• WHAT IS REQUIRED
In the listing below, count the lines containing the string "starting" and state only the number.

• DATA SHOWN
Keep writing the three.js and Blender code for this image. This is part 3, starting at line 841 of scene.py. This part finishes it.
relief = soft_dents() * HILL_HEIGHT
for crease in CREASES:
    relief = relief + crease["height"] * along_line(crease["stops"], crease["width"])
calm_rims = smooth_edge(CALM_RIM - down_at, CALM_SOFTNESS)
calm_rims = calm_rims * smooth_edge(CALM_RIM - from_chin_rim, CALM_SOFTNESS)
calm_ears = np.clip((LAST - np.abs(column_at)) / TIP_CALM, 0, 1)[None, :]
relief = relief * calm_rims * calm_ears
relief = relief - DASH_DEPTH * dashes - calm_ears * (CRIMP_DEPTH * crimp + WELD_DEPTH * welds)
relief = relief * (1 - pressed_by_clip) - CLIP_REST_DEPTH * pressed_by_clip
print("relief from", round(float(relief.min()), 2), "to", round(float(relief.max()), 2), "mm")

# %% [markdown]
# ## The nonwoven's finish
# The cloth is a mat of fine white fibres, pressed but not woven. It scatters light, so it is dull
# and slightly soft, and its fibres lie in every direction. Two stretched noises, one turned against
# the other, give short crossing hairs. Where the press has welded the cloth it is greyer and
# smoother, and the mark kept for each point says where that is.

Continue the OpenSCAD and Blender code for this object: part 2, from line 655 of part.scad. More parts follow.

---

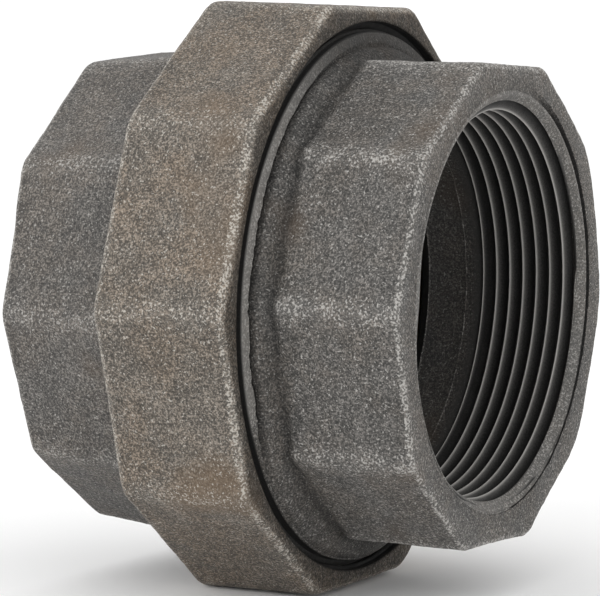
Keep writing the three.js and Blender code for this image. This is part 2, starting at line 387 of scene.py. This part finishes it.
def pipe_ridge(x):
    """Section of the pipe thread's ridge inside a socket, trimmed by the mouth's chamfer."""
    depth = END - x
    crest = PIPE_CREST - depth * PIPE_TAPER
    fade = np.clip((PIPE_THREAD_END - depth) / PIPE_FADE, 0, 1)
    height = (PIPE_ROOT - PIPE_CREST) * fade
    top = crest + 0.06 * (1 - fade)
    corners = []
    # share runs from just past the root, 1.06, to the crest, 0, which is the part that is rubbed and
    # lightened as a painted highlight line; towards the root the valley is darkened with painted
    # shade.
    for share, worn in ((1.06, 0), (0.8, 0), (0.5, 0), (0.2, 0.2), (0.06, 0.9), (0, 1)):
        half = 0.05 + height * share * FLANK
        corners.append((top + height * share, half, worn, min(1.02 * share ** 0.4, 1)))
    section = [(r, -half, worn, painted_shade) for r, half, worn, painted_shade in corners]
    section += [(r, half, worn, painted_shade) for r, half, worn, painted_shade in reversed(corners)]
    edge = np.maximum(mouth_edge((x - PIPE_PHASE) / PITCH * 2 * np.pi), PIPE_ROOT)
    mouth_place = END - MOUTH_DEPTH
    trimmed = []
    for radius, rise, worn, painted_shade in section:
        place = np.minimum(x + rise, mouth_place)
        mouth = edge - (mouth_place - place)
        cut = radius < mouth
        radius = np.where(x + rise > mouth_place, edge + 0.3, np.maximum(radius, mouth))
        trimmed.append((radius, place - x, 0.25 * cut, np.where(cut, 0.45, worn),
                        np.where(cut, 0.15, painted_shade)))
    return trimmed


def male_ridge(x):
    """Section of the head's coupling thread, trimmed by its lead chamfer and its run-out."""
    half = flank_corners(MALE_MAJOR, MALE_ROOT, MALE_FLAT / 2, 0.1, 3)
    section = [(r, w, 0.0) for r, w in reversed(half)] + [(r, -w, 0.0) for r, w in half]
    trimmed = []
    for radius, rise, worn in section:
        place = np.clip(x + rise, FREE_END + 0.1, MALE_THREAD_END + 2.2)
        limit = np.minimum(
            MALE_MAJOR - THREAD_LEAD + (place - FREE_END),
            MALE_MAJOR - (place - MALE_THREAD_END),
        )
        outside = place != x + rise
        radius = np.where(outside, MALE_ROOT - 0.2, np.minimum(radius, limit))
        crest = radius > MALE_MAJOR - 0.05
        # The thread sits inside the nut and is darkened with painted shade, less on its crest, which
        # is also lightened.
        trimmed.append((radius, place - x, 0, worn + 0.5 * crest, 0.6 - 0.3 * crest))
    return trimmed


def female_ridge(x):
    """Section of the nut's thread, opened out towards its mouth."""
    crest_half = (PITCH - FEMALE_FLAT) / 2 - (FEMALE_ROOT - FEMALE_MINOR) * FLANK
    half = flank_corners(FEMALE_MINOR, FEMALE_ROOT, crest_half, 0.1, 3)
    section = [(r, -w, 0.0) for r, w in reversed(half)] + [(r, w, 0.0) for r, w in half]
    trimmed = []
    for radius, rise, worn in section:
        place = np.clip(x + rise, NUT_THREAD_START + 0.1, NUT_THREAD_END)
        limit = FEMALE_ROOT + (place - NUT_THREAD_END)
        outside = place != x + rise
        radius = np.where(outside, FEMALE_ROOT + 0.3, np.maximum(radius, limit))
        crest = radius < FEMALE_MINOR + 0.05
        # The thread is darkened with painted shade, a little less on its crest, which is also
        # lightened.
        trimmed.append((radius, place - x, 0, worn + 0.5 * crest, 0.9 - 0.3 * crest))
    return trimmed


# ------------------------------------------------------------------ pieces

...

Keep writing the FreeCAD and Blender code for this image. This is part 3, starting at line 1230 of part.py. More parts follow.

• COMPLETED EXERCISE
3